O v. 19 do Salmo nos diz: “O Senhor proclamou sua palavra a Jacó”, como uma alusão dos benefícios da Lei (Torah) ao povo de Israel. São Paulo nos diz que após a chegada da “fé” (Cristo) estamos dispensados do “pedagogo” (Lei). Jesus é a plenitude da Palavra de Deus, superando assim toda a Lei, Ele comunica a Luz a todos e nos torna filhos de Deus e por essa adoção somos chamados por S. Paulo “herdeiros” da graça e verdade reveladas em Cristo. A coleta deste domingo nos diz sobre a nova luz e roga que essa nova luz brilhe em nossas vidas. Esse anseio exigirá o deslocamento de nossa própria inclinação e vontade, como S. João da Cruz nos ensina. O verbo está escondido no “íntimo da alma”, ou seja, ele “habita” no mistério de nós mesmos.
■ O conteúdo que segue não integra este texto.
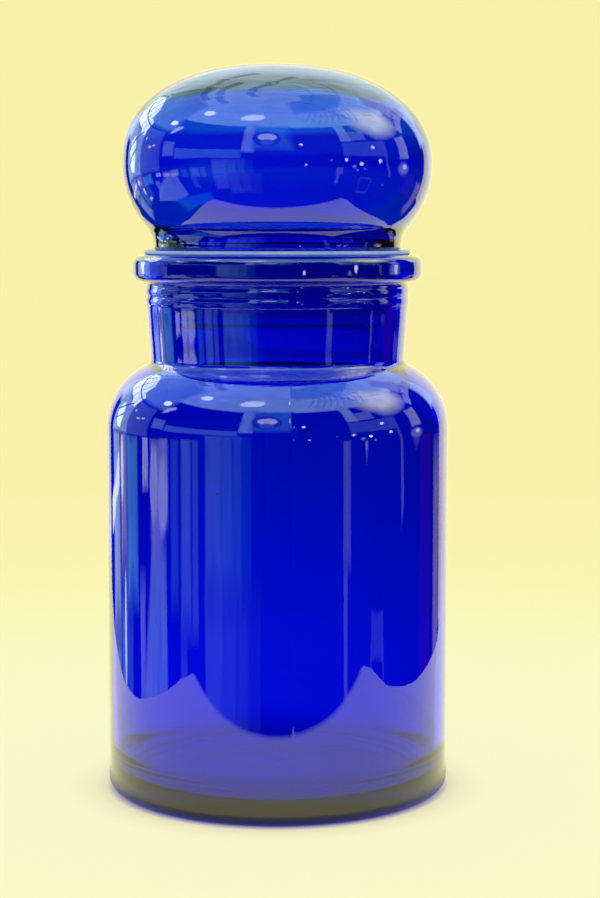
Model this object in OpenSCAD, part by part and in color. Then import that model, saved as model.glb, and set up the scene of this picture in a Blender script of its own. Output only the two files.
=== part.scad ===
// Wide-mouth apothecary bottle: a blown jar, a hollow bubble stopper and the soft seal between them.
// Every piece is a solid of revolution. Profiles are lists of [radius, height], drawn counter-clockwise.

/* [Jar body] */
// Outer diameter of the straight side
body_d = 100; // [90:1:112]
// Height at which the straight side ends and the shoulder starts
body_h = 106.2; // [60:0.2:160]
// Wall thickness of the side and the shoulder
body_wall = 3; // [2:0.1:4]
// Radius of the shoulder's arc
shoulder_r = 20.6; // [16:0.2:22]
// Outer radius of the heel, where the side turns under
heel_r = 3.5; // [2.5:0.5:6]
// Inner radius of the corner between the side and the floor
floor_corner_r = 9; // [5:0.5:14]
// Width of the flat ring that the jar stands on
bearing_w = 3; // [2:0.5:5]
// Height of the hollow pushed up under the base
push_up = 2.8; // [1:0.2:4]
// Thickness of the glass between the push-up and the floor, at the centre
base_t = 4.6; // [3:0.2:8]
// How far the floor's centre stands above its edge
floor_rise = 1.4; // [0.6:0.2:2.4]

/* [Neck] */
// Height from the end of the straight side to the underside of the rim
neck_h = 42.6; // [36:0.2:60]
// Outer diameter of the neck at its bands
neck_d = 76.2; // [68:0.2:80]
// Wall thickness of the neck at the mouth, under the rim
neck_wall = 3.1; // [2.8:0.1:3.8]
// Draft of the neck's outside below its bands, in degrees, narrower downwards
neck_taper = 3.8; // [0:0.2:5]
// Radius of the hollow fillet where the neck meets the shoulder
neck_root_r = 1.8; // [1:0.2:4]
// Radius of the inner corner where the bore opens into the shoulder
bore_root_r = 4.5; // [3:0.5:8]
// Draft of the bore, in degrees, narrower downwards
bore_taper = 2.4; // [0:0.2:3]
// Number of shallow bands round the neck under the rim
band_count = 2; // [1:1:4]
// Height of one band
band_h = 2.8; // [2:0.1:4]
// How far a band swells out of the neck
band_out = 0.3; // [0.2:0.05:0.6]
// Plain neck between the rim's fillet and the first band
band_drop = 0.5; // [0.1:0.1:2]

/* [Rim] */
// How far the rim stands out of the neck, on the radius
rim_out = 4; // [3.6:0.1:7]
// Height of the rim
rim_h = 7.7; // [6:0.1:12]
// Radius of the rim's two outer edges
rim_edge_r = 2.6; // [1:0.2:2.8]
// Radius of the edge between the mouth and the rim's top
mouth_edge_r = 1; // [0.4:0.2:1.4]
// Radius of the fillet between the neck and the rim's underside
rim_fillet_r = 0.8; // [0.4:0.2:1]

/* [Stopper] */
// Greatest outer diameter of the bubble
bubble_d = 89.8; // [84:0.2:100]
// Height from the bubble's widest part to its top
bubble_crown_h = 29; // [24:0.1:36]
// Power of the crown's superellipse, where 2 is an ellipse and more is squarer
crown_power = 2.28; // [2:0.05:2.6]
// Radius of the arc that draws the bubble in towards the foot
bubble_low_r = 26.5; // [24:0.5:28]
// Wall thickness of the bubble at its widest part and below
bubble_wall = 1.9; // [1.6:0.1:2.8]
// Thickness of the glass at the top of the bubble, where the crown is heavy
bubble_top_wall = 4.2; // [3.4:0.1:6]
// Power of the superellipse of the hollow inside the crown
hollow_power = 2.6; // [2.3:0.05:2.8]
// How far the seal's flange shows round the stopper's foot, on the radius
foot_inset = 2.6; // [1:0.1:3]
// Height of the foot's upright side, up to where the hollow curve starts
foot_h = 1.3; // [1:0.1:3]
// Radius of the hollow curve between the bubble and the foot
foot_hollow_r = 8; // [5:0.5:9]
// Radius of the foot's lower outer edge
foot_edge_r = 1.2; // [0.6:0.2:1.6]
// Room round the plug in the mouth for the seal, on the radius
plug_room = 4; // [3:0.1:5]
// Wall thickness of the plug
plug_wall = 4; // [3:0.2:5]
// Length of the plug below the foot
plug_len = 22; // [20:0.5:25]
// Radius of the fillet between the plug and the foot
plug_fillet_r = 0.5; // [0.2:0.1:0.8]
// Radius of the inner corner where the plug's bore opens into the bubble
plug_root_r = 3; // [2:0.5:5]

/* [Seal] */
// How far the seal's flange reaches out over the rim from the mouth
flange_lap = 3.6; // [3.2:0.1:4.4]
// Thickness of the flange between the stopper's foot and the rim
flange_t = 1.3; // [1:0.1:2]
// Wall thickness of the sleeve round the plug
sleeve_wall = 1.1; // [0.8:0.1:1.3]
// Length of the sleeve below the flange
sleeve_len = 17; // [15:0.5:18]
// Running clearance between the plug and the sleeve, on the radius
plug_clearance = 0.06; // [0.04:0.01:0.1]
// Number of soft fins round the sleeve
fin_count = 3; // [2:1:4]
// Depth of the first fin below the flange
fin_first = 3.6; // [3:0.1:4]
// Distance from one fin to the next
fin_pitch = 4.2; // [3:0.1:4.2]
// Thickness of a fin at the sleeve
fin_root_t = 1.1; // [0.8:0.1:1.6]
// Thickness of a fin at its tip
fin_tip_t = 0.5; // [0.3:0.1:0.7]
// How far a fin's tip stands above its root
fin_lift = 1.2; // [0.6:0.1:1.6]
// Clearance between a fin's tip and the bore, on the radius
fin_clearance = 0.12; // [0.05:0.01:0.3]
// Bevel round the sleeve's lower end
sleeve_bevel = 0.5; // [0.2:0.1:0.6]

/* [Hidden] */
$fn = 128;
// Largest turn, in degrees, and shortest length of a step along an arc
arc_turn = 4.5;
arc_length = 0.35;
// Fewest steps along an arc, and the steps along the crown's quarter curve
arc_steps = 4;
crown_steps = 32;
// Points nearer together than this are one point
same_point = 0.001;

body_r = body_d / 2;
neck_r = neck_d / 2;
rim_r = neck_r + rim_out;
mouth_r = neck_r - neck_wall;
rim_z = body_h + neck_h;
jar_h = rim_z + rim_h;
band_top_z = rim_z - rim_fillet_r - band_drop;
band_end_z = band_top_z - band_count * band_h;
shoulder_c = [body_r - shoulder_r, body_h];
bearing_r = body_r - heel_r - bearing_w;
floor_r = body_r - body_wall - floor_corner_r;
floor_edge_z = push_up + base_t - floor_rise;

flange_r = mouth_r + flange_lap;
foot_z = jar_h + flange_t;
foot_r = flange_r - foot_inset;
// The bubble's lower arc touches the hollow curve, which stands on the foot
low_c_r = bubble_d / 2 - bubble_low_r;
low_reach = foot_r + foot_hollow_r - low_c_r;
waist_z = foot_z + foot_h + sqrt(pow(bubble_low_r + foot_hollow_r, 2) - low_reach * low_reach);
bubble_c = [low_c_r, waist_z];
plug_r = mouth_r - plug_room;
plug_bore_r = plug_r - plug_wall;
plug_end_z = foot_z - plug_len;

sleeve_in_r = plug_r + plug_clearance;
sleeve_out_r = sleeve_in_r + sleeve_wall;
sleeve_end_z = jar_h - sleeve_len;
// The seal's top inner edge clears the fillet at the top of the plug
seal_bevel = plug_fillet_r + plug_clearance;

// Runs of points joined into one outline, without a point that repeats the one before it
function joined(runs) =
    let (points = [for (run = runs) each run])
    [for (i = [0:len(points) - 1])
        if (i == 0 || norm(points[i] - points[max(i - 1, 0)]) > same_point) points[i]];

// Points on an arc about c, from angle a0 to angle a1
function arc(c, r, a0, a1) =
    let (turn = abs(a1 - a0),
         steps = max(arc_steps, ceil(min(turn / arc_turn, turn * PI / 180 * r / arc_length))))
    [for (i = [0:steps]) let (a = a0 + (a1 - a0) * i / steps) c + r * [cos(a), sin(a)]];

// An arc from p to q that bulges by rise on the right-hand side of the way from p to q
function bulge(p, q, rise) =
    let (d = q - p, half = norm(d) / 2,
         r = (half * half + rise * rise) / (2 * rise),
         out = [d[1], -d[0]] / norm(d),
         middle = atan2(out[1], out[0]), turn = asin(half / r))
    arc((p + q) / 2 + out * (rise - r), r, middle - turn, middle + turn);

// A shallow dome about the axis, from its top on the axis out to radius r
function dome(r, rise, top_z) =
    let (ball_r = (r * r + rise * rise) / (2 * rise))
    arc([0, top_z - ball_r], ball_r, 90, 90 - asin(r / ball_r));

// A quarter of a superellipse about [0, z], from its waist to its top
function crown(r, h, z, power) =
    [for (i = [0:crown_steps]) let (a = 90 * i / crown_steps)
        [r * pow(cos(a), 2 / power), z + h * pow(sin(a), 2 / power)]];

function reversed(points) = [for (i = [len(points) - 1:-1:0]) points[i]];

// Centre of a circle of radius f that touches the arc of radius r about c from outside, and touches
// the outer side of a line through p that leans out by lean degrees. side is 1 above c and -1 below.
function blend_centre(p, lean, f, c, r, side) =
    let (slope = tan(lean),
         reach = p[0] - p[1] * slope + f / cos(lean) - c[0],
         qa = 1 + slope * slope,
         qb = 2 * (reach * slope - c[1]),
         qc = reach * reach + c[1] * c[1] - (r + f) * (r + f),
         z = (-qb + side * sqrt(qb * qb - 4 * qa * qc)) / (2 * qa))
    [c[0] + reach + z * slope, z];

// Direction from one point to another, in degrees
function heading(from, to) = atan2(to[1] - from[1], to[0] - from[0]);

// Radius of the bore at height z
function bore_r(z) = mouth_r - (jar_h - z) * tan(bore_taper);

// Underside, heel, side, shoulder and the hollow fillet at the neck's root
function jar_lower_outline() =
    let (f = blend_centre([neck_r, band_end_z], neck_taper, neck_root_r, shoulder_c, shoulder_r, 1),
         turn = heading(shoulder_c, f))
    concat(
        dome(bearing_r, push_up, push_up),
        arc([body_r - heel_r, heel_r], heel_r, -90, 0),
        arc(shoulder_c, shoulder_r, 0, turn),
        arc(f, neck_root_r, turn + 180, 180 - neck_taper));

// The bands, from the lowest to the highest
function neck_bands() =
    [for (i = [band_count:-1:1], z = band_top_z - i * band_h,
          point = bulge([neck_r, z], [neck_r, z + band_h], band_out)) point];

function rim_outline() =
    concat(
        arc([neck_r + rim_fillet_r, rim_z - rim_fillet_r], rim_fillet_r, 180, 90),
        arc([rim_r - rim_edge_r, rim_z + rim_edge_r], rim_edge_r, -90, 0),
        arc([rim_r - rim_edge_r, jar_h - rim_edge_r], rim_edge_r, 0, 90),
        arc([mouth_r + mouth_edge_r, jar_h - mouth_edge_r], mouth_edge_r, 90, 180 - bore_taper));

// Bore, inside of the shoulder and side, and the floor
function jar_inner_outline() =
    let (r = shoulder_r - body_wall,
         f = blend_centre([mouth_r, jar_h], bore_taper, bore_root_r, shoulder_c, r, 1),
         turn = heading(shoulder_c, f))
    concat(
        arc(f, bore_root_r, 180 - bore_taper, turn + 180),
        arc(shoulder_c, r, turn, 0),
        arc([floor_r, floor_edge_z + floor_corner_r], floor_corner_r, 0, -90),
        reversed(dome(floor_r, floor_rise, push_up + base_t)));

module jar_glass() {
    color([0.02, 0.03, 0.72], 0.7)
        rotate_extrude()
            polygon(joined([jar_lower_outline(), neck_bands(), rim_outline(), jar_inner_outline()]));
}

// Outside of the plug and the foot, the hollow curve above the foot, and the bubble
function stopper_outer_outline() =
    let (f = [foot_r + foot_hollow_r, foot_z + foot_h], turn = heading(bubble_c, f))
    concat(
        arc([plug_r - plug_wall / 2, plug_end_z + plug_wall / 2], plug_wall / 2, -180, 0),
        arc([plug_r + plug_fillet_r, foot_z - plug_fillet_r], plug_fillet_r, 180, 90),
        arc([foot_r - foot_edge_r, foot_z + foot_edge_r], foot_edge_r, -90, 0),
        arc(f, foot_hollow_r, 180, turn + 180),
        arc(bubble_c, bubble_low_r, turn, 0),
        crown(bubble_d / 2, bubble_crown_h, waist_z, crown_power));

// Inside of the bubble and the corner where it opens into the plug's bore
function stopper_inner_outline() =
    let (r = bubble_low_r - bubble_wall,
         f = blend_centre([plug_bore_r, foot_z], 0, plug_root_r, bubble_c, r, -1),
         turn = heading(bubble_c, f))
    concat(
        reversed(crown(
            bubble_d / 2 - bubble_wall, bubble_crown_h - bubble_top_wall, waist_z, hollow_power)),
        arc(bubble_c, r, 0, turn),
        arc(f, plug_root_r, turn + 180, 180));

module stopper_glass() {
    color([0.02, 0.03, 0.72], 0.7)
        rotate_extrude()
            polygon(joined([stopper_outer_outline(), stopper_inner_outline()]));
}

// One fin, with its root at height z on the sleeve and a round tip just short of the bore
function fin(z) =
    let (tip_r = fin_tip_t / 2,
         tip = [bore_r(z + fin_lift) - fin_clearance - tip_r, z + fin_lift],
         lean = heading([sleeve_out_r, z], tip))
    concat(
        [[sleeve_out_r, z - fin_root_t / 2]],
        arc(tip, tip_r, lean - 90, lean + 90),
        [[sleeve_out_r, z + fin_root_t / 2]]);

function fins() =
    [for (i = [fin_count - 1:-1:0], point = fin(jar_h - fin_first - i * fin_pitch)) point];

module seal_sleeve() {
    color([0.9, 0.94, 0.97])
        rotate_extrude()
            polygon(joined([
                [[sleeve_in_r, sleeve_end_z], [sleeve_out_r - sleeve_bevel, sleeve_end_z],
                 [sleeve_out_r, sleeve_end_z + sleeve_bevel]],
                fins(),
                [[sleeve_out_r, jar_h]],
                arc([flange_r - flange_t / 2, jar_h + flange_t / 2], flange_t / 2, -90, 90),
                [[sleeve_in_r + seal_bevel, foot_z], [sleeve_in_r, foot_z - seal_bevel]]]));
}

jar_glass();
seal_sleeve();
stopper_glass();
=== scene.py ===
"""Looks of the apothecary bottle: a cobalt glass jar, its hollow bubble stopper and the soft seal between.

The three pieces are revolved from the outlines of the CAD nodes, so they keep the CAD model's sizes. They
add what the CAD leaves out: the mould seams, the waves of blown glass and the small seeds caught in it.
"""

import math
import random

import bmesh
import bpy
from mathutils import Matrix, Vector, noise


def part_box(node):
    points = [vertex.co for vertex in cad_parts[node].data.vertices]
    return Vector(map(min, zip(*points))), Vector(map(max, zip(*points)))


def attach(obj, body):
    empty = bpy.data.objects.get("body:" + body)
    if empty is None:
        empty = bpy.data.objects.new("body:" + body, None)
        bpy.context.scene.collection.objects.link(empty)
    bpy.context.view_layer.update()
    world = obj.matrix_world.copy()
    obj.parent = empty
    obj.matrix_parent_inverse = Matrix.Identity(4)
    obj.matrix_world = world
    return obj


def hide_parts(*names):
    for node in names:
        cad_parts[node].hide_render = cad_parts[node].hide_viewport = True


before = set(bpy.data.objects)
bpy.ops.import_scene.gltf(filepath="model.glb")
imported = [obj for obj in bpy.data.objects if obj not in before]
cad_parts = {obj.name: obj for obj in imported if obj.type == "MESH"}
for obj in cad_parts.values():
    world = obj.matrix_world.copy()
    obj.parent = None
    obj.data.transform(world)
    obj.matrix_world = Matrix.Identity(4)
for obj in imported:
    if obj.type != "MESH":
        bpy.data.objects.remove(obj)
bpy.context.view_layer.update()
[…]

Nos livros sapienciais, a palavra Verbo também é traduzida por Sabedoria, e nessa compreensão é a unidade que fundamenta todas as coisas, em contraposição a concepção atomista. Novamente aqui encontramos outro paralelo com Gênesis, em que o Espírito (ruach) pairava (rachaph), que pode ser traduzido por vibrar, excitar, mover. Isso quer dizer que todas as coisas estão firmadas por Deus “nele” e são preservadas por meio de sua presença nelas na existência e na vida contra a ameaça do caos. Todas as coisas “esperam” por ele. S. João no v.4 diz: O que foi feito nele é a vida (zoe). Cristo nos deu a vida e agora também somos chamados para resplandecer a Luz de Cristo ao mundo e partilhar da Vida em comunhão com toda a Criação.